SECURITIES AND EXCHANGE COMMISSION

Washington, D.C. 20549

FORM 8-A/A

FOR REGISTRATION OF CERTAIN CLASSES OF SECURITIES

PURSUANT TO SECTION 12(b) or (g) OF THE

SECURITIES EXCHANGE ACT OF 1934


SCP POOL CORPORATION

(Exact name of registrant as specified in its charter)
 
 

Delaware

  

 36-3943363

(State of incorporation or organization)

 (I.R.S. Employer Identification Number)

   

109 Northpark Blvd.

 70433-5001

Covington, Louisiana

(Zip Code)

(Address of principal executive offices)

 



Securities to be registered pursuant to Section 12(b) of the Act:

None
 

            If this form relates to the registration of a class of securities pursuant to Section 12(b) of the Exchange Act and is effective pursuant to General Instruction A.(c), check the following

box. 9

            If this form relates to the registration of a class of securities pursuant to Section 12(g) of the Exchange Act and is effective pursuant to General Instruction A.(d), check the following box. 9

            Securities Act registration statement file number to which this form relates: N/A (if applicable)
 

Securities to be registered pursuant to Section 12(g) of the Act:
 

Title of each class

to be so registered

Name of each exchange

on which each class is to be registered

   

Common Stock, par value $0.001 per share

Nasdaq National Market

 

 

 

 



Item 1.  Description of Registrant’s Securities to be Registered

           
The undersigned Registrant hereby amends Item 1 of its Registration Statement on Form 8-A in part as follows:

            1.        All references to the amount of authorized capital stock of the Company shall be revised to reflect that the Company is authorized to issue 40,000,000 shares of common stock, $0.001 par value (the "Common Stock") and 1,000,000 shares of preferred stock, $.01 par value (the "Preferred Stock").

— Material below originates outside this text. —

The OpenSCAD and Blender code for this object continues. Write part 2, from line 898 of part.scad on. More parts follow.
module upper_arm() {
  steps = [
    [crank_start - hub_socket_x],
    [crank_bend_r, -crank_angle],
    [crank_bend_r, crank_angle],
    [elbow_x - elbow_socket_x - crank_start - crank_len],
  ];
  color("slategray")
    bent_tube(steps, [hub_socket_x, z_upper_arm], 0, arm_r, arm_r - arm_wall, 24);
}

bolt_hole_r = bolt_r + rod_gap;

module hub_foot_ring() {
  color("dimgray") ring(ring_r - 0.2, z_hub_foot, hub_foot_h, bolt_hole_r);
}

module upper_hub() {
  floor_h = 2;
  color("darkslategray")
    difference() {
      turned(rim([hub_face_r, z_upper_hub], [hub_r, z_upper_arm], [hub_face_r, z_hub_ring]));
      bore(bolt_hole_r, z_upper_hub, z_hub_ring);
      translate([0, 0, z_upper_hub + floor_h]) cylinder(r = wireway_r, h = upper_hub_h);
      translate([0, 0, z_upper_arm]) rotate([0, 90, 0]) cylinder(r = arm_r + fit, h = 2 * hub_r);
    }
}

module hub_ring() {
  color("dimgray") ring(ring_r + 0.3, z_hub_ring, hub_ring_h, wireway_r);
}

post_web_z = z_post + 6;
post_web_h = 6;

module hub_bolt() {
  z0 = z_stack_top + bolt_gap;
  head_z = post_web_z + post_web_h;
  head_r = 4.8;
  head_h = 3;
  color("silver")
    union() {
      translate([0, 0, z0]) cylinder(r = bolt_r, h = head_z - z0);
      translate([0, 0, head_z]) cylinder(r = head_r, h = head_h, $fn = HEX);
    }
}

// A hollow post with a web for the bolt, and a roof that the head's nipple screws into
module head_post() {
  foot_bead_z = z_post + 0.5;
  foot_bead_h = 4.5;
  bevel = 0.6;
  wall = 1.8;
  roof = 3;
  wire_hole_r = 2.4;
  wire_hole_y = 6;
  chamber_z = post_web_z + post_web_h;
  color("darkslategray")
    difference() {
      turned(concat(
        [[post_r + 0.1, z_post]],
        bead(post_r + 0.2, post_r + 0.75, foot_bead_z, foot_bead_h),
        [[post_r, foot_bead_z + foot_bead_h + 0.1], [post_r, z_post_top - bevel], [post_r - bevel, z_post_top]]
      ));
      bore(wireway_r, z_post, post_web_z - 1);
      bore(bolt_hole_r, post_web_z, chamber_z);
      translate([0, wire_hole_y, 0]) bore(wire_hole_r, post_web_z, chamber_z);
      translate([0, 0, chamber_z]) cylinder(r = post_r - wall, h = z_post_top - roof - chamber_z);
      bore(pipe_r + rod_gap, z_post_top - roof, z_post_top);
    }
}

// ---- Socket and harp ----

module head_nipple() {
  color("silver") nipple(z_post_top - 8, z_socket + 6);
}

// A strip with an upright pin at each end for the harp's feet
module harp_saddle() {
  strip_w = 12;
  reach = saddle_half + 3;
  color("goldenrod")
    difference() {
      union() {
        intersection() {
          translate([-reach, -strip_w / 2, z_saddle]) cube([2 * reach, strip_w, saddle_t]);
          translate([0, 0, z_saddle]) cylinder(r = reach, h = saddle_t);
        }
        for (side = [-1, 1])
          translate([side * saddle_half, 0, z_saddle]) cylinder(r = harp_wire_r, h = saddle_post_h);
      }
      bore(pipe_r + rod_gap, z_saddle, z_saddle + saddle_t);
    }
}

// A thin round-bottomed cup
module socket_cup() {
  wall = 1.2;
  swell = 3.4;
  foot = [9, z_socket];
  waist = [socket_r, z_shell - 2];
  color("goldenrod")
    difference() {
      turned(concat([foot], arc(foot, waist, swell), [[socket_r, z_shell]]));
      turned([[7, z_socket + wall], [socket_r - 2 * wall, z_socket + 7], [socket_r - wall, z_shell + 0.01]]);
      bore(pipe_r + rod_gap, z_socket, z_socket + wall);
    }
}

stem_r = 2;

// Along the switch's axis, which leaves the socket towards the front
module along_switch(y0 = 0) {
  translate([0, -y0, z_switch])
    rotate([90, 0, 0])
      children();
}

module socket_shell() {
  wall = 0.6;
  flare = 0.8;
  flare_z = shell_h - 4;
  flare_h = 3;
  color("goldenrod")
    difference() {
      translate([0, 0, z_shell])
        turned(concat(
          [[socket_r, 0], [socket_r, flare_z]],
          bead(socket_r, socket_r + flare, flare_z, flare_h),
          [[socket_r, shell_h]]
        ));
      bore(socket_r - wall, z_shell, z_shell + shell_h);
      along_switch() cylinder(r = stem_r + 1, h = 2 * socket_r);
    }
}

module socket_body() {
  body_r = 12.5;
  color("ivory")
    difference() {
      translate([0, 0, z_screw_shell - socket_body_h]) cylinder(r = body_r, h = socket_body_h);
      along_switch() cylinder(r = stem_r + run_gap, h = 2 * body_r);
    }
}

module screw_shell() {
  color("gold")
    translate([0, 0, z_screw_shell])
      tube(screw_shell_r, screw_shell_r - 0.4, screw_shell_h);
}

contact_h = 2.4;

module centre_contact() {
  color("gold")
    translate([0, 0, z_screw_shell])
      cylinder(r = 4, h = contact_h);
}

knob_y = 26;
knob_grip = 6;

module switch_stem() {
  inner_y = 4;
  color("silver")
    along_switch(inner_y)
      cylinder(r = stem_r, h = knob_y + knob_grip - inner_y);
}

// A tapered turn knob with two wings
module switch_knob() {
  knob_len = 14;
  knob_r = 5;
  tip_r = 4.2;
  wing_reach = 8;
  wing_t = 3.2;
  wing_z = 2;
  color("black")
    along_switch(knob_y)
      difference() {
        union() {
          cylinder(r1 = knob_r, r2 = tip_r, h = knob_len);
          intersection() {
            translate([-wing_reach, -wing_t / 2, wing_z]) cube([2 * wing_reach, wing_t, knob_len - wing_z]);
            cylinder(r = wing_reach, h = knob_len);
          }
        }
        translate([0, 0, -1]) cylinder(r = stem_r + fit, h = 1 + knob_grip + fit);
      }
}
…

            2.         The paragraphs entitled "Limitations on Liability and Indemnification of Officers and Directors" and "Transfer Agent and Registrar" contained in the "Description of Capital Stock" shall be deleted, and the following paragraphs shall be added:

Certain Provisions of our Certificate and Bylaws

           
Certain provisions of our Certificate and Bylaws may have the effect, either alone or in combination with each other, of making more difficult or discouraging an acquisition of our Company without the support of our board of directors.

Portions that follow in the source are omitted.